Three years ago I moved cross-country and have been super busy with school (phd student). I have finally finished my comprehensive exams and am ready to branch out and make some good friends. However, making friends isn't going as well as I had hoped.
I made quite a few friendly acquaintances over the years, but my environment is naturally competitive and not super healthy for making good friends. So lots of the people I connected with have either left academia or have decided they do not want to be friends with anyone in academia.
I have made some new friends this year and have put in the effort to meet them for lunch and hang out. But I'm not sure what to do after hanging out. Do I give a few days or a week before I contact them again? Should I not appear desperate? I feel like this is worse than dating. I'm not really sure what to do.

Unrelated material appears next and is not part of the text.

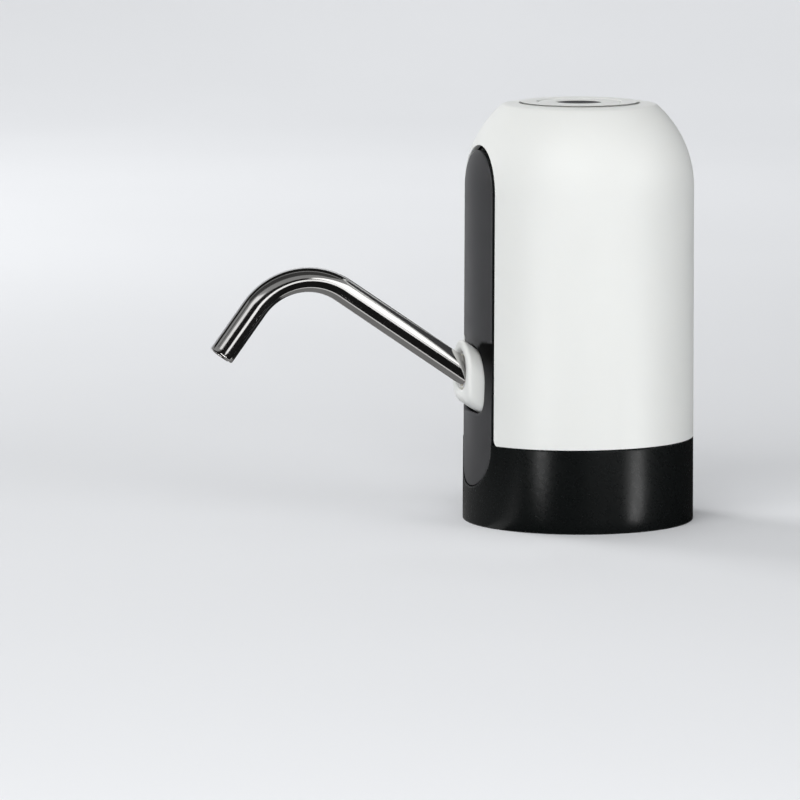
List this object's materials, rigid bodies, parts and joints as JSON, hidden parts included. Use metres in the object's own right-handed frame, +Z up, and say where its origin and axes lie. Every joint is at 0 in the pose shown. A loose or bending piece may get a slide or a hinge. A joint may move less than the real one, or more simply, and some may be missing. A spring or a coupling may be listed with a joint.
{
  "type": "bottled water pump",
  "caption": "Battery water pump for a large bottle: domed white housing with a black front strip, push button on the crown and a bent steel spout in an inclined sleeve.",
  "frame": {"origin": "centre of the bounding box's underside, on the plane of the base rim", "axes": "+Z up along the housing; the spout points to -Y; +X is the object's side"},
  "size_m": [0.0726, 0.1568, 0.1315],
  "materials": {
    "white_plastic": "smooth gloss white",
    "black_plastic": "satin black moulding",
    "dark_plastic": "satin dark grey",
    "dark_pad": "matte dark grey",
    "silicone": "translucent silicone",
    "stainless": "polished stainless steel",
    "grey_plastic": "matte engineering plastic",
    "diaphragm_rubber": "moulded black rubber",
    "plated_steel": "plated steel",
    "magnet": "sintered ferrite",
    "copper": "copper segments",
    "cell": "plain shrink sleeve",
    "board": "green circuit board",
    "lamp": "clear lamp lens"
  },
  "bodies": {
    "base": {"base_collar": "black_plastic", "base_plate": "black_plastic", "neck_gasket": "silicone", "hose_connector": "black_plastic", "connector_washer": "silicone", "connector_nut": "black_plastic", "housing_shell": "white_plastic", "front_panel": "dark_plastic", "outlet_socket": "white_plastic", "inner_frame": "grey_plastic", "battery_cell": "cell", "pump_head": "grey_plastic", "valve_plate": "grey_plastic", "diaphragm": "diaphragm_rubber", "pump_case": "grey_plastic", "motor_can": "plated_steel", "motor_end_cap": "grey_plastic", "inlet_tube": "silicone", "outlet_tube": "silicone", "top_cover": "white_plastic", "circuit_board": "board", "tact_switch": "plated_steel", "charge_board": "board", "usb_socket": "plated_steel", "charge_lamp": "lamp", "motor_magnet_1": "magnet", "motor_magnet_2": "magnet", "base_screw_1": "plated_steel", "base_screw_2": "plated_steel", "base_screw_3": "plated_steel", "base_screw_4": "plated_steel", "board_screw_1": "plated_steel", "board_screw_2": "plated_steel", "pump_screw_1": "plated_steel", "pump_screw_2": "plated_steel", "pump_screw_3": "plated_steel", "pump_screw_4": "plated_steel"},
    "button": {"power_button": "white_plastic", "button_inlay": "dark_pad"},
    "plunger": {"switch_plunger": "grey_plastic"},
    "seal": {"spout_seal": "silicone"},
    "spout": {"spout_tube": "stainless"},
    "drive": {"motor_shaft": "plated_steel", "motor_rotor": "plated_steel", "commutator": "copper", "drive_hub": "grey_plastic", "tilt_pin": "plated_steel"},
    "wobble": {"wobble_plate": "grey_plastic"}
  },
  "joints": [
    {"name": "button_press", "type": "slide", "parent": "base", "child": "button", "axis": [0, 0, -1], "range_m": [0, 0.0005], "stiffness_N_per_m": 3000, "springref_m": -0.0003},
    {"name": "plunger_press", "type": "slide", "parent": "base", "child": "plunger", "axis": [0, 0, -1], "range_m": [0, 0.0005]},
    {"name": "seal_pull", "type": "slide", "parent": "base", "child": "seal", "axis": [0, -0.8261, 0.5635], "range_m": [0, 0.025]},
    {"name": "spout_turn", "type": "hinge", "parent": "seal", "child": "spout", "pos_m": [0, 0.00594, 0.0465], "axis": [0, -0.8261, 0.5635], "continuous": true},
    {"name": "motor_spin", "type": "hinge", "parent": "base", "child": "drive", "pos_m": [0.0126, 0.04709, 0.085], "axis": [0, 0, 1], "continuous": true},
    {"name": "wobble_turn", "type": "hinge", "parent": "drive", "child": "wobble", "pos_m": [0.0126, 0.04709, 0.06615], "axis": [0.1045, 0, 0.9945], "continuous": true}
  ],
  "couplings": [
    {"joint": "plunger_press", "follows": "button_press", "ratio": 1},
    {"joint": "wobble_turn", "follows": "motor_spin", "ratio": -1}
  ]
}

The people who I feel like I could be good friends with are on my facebook and before we started hanging out we chatted all the time and got along great. Now that I have hung out with some of them the chatting has stopped. Although when I hung out with them we talked in person for a really long time and I thought it went really well. They are mostly grad students like me so are probably really busy too, but I am not sure what to do.
I'm also at the age where everyone is in a serious relationship. I just got out of a six year long serious relationship. So the last time I made good friends I was either single but in my early twenties or was in a committed relationship and made friends with other committed people. Now that I have more free time I'm not even sure what to do or how to approach possible friendships. I am also feeling really insecure.